In dem vom Bundesgerichtshof zu entscheidenden Fall hatte ein Tonträgerhersteller ein Unternehmen mit Ermittlungen zu Urheberrechtsverletzungen beauftragt. Die privaten Ermittler stießen dabei in einer Internettauschbörse auf zahlreiche Audiodateien, darunter auch etliche, für die ihr Auftraggeber die ausschließlichen urheberrechtlichen Nutzungsrechte besitzt. Insgesamt 1147 Audiodateien konnten einer einzelnen IP-Adresse zugeordnet werden. Die Staatsanwaltschaft konnte später im Zuge ihrer Ermittlungen feststellen, wem zum fraglichen Zeitpunkt diese IP-Adresse zugeordnet war.

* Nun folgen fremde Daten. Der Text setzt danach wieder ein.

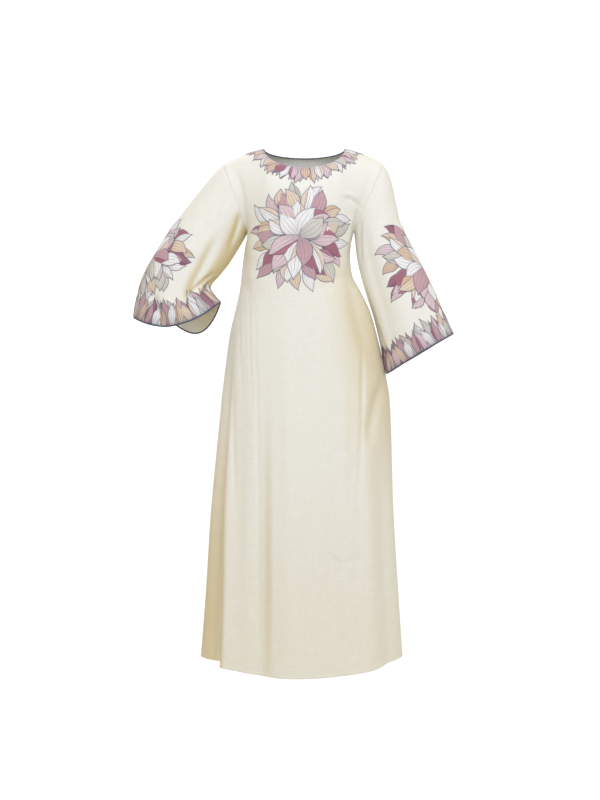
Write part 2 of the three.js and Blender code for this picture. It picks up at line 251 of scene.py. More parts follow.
def sleeve_points(rings, along, angle):
    """Points of a sleeve. along is 0 at the armhole and 1 at the cuff; angle is 0 at the outer
    point, a quarter turn at the front and a half turn at the inner point."""
    row = through(rings, np.linspace(0, 1, len(rings)), along)
    out_x, out_z, in_x, in_z, front, back, forward, sag_front, sag_back, swing = np.moveaxis(row, -1, 0)
    across, share = np.sin(angle), (1 + np.cos(angle)) / 2
    depth = np.where(across > 0, -front, -back)
    sag = np.where(across > 0, sag_front, sag_back * (1 - swing * np.cos(angle)))
    return np.stack([
        mix(in_x, out_x, share),
        depth * across - forward,
        mix(in_z, out_z, share) - sag * across**2,
    ], -1)


def fold_depth(degrees, down):
    """How far the hanging folds move the cloth out."""
    total = 0
    for at_top, at_hem, width, depth, begins, full in FOLDS:
        away = (degrees - mix(at_top, at_hem, down) + 540) % 360 - 180
        total = total + depth * np.exp(-((away / width) ** 2)) * smooth(begins, full, down)
    return total


def body_points(side, u, down):
    """Points of the body below the armpits. u runs from the right side seam to the left one."""
    level = mix(ARMPIT, HEM, down)
    _, right, left, front, back = np.moveaxis(through(SECTIONS, SECTIONS[:, 0], level), -1, 0)
    cosine, sine = np.cos(np.pi * u), np.sin(np.pi * u)
    rounded = lambda value: np.sign(value) * np.abs(value) ** (2 / SECTION_POWER)
    depth = front if side == FRONT else back
    fold = fold_depth(180 - side * 180 * u, down)
    on_seam = np.minimum(1, 6 * np.minimum(u, 1 - u))
    return np.stack([
        (left + right) / 2 - rounded(cosine) * (left - right) / 2 - fold * cosine,
        side * (rounded(sine) * depth + fold * sine * on_seam),
        level - HEM_DROP[side] * sine**2 * down**2,
    ], -1)


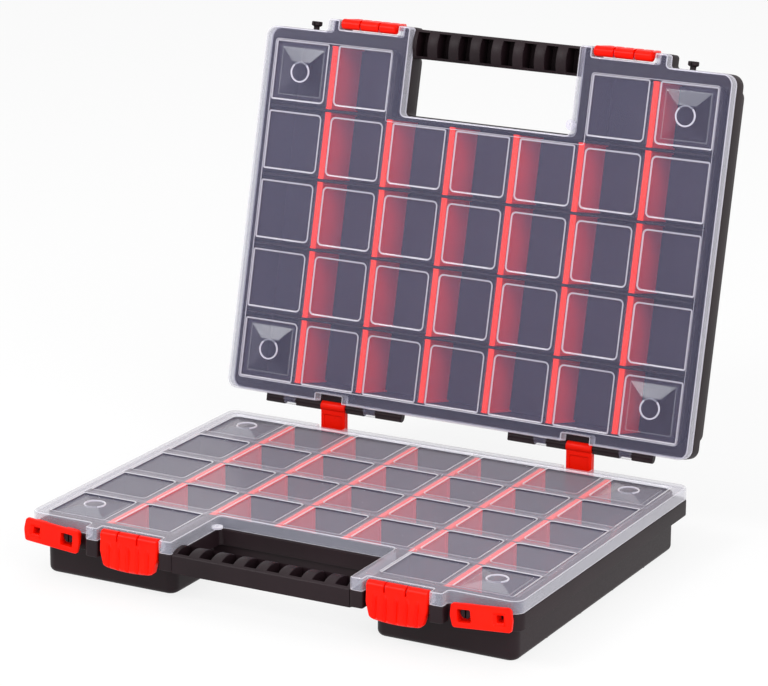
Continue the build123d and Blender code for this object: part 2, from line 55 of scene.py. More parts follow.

Der Internetanschluss gehörte einem Ehepaar, das den Anschluss auch ihrem 13-jährigen Sohn zugänglich gemacht hatte und der von seinen Eltern zu seinem zwölften Geburtstag einen PC bekommen hatte. Bei der späteren Untersuchung des inzwischen beschlagnahmten Computers wurden darauf zwei Tauschbörsenprogramme namens „Morpheus“ und „Bearshare“ gefunden. Das „Bearshare“-Icon war auch auf der Desktop-Oberfläche des Computers sichtbar.

Der Tonträgerhersteller ließ daraufhin die Eltern des Kindes abmahnen und forderte sie zur Abgabe einer Unterlassungserklärung auf. Das taten sie auch, doch eine Schadensersatzzahlung lehnten sie ebenso ab wie eine Erstattung der Abmahnkosten. Daraufhin verklagte der Tonträgerhersteller das Ehepaar. Er argumentierte, die Eltern hätten ihre elterliche Aufsichtspflicht verletzt und hafteten daher für den entstandenen Schaden. Der Tonträgerhersteller forderte Schadensersatz in Höhe von insgesamt 3000 Euro. Zusätzlich sollten die Eltern des Kindes die Abmahnkosten in Höhe von 2380,80 € erstatten.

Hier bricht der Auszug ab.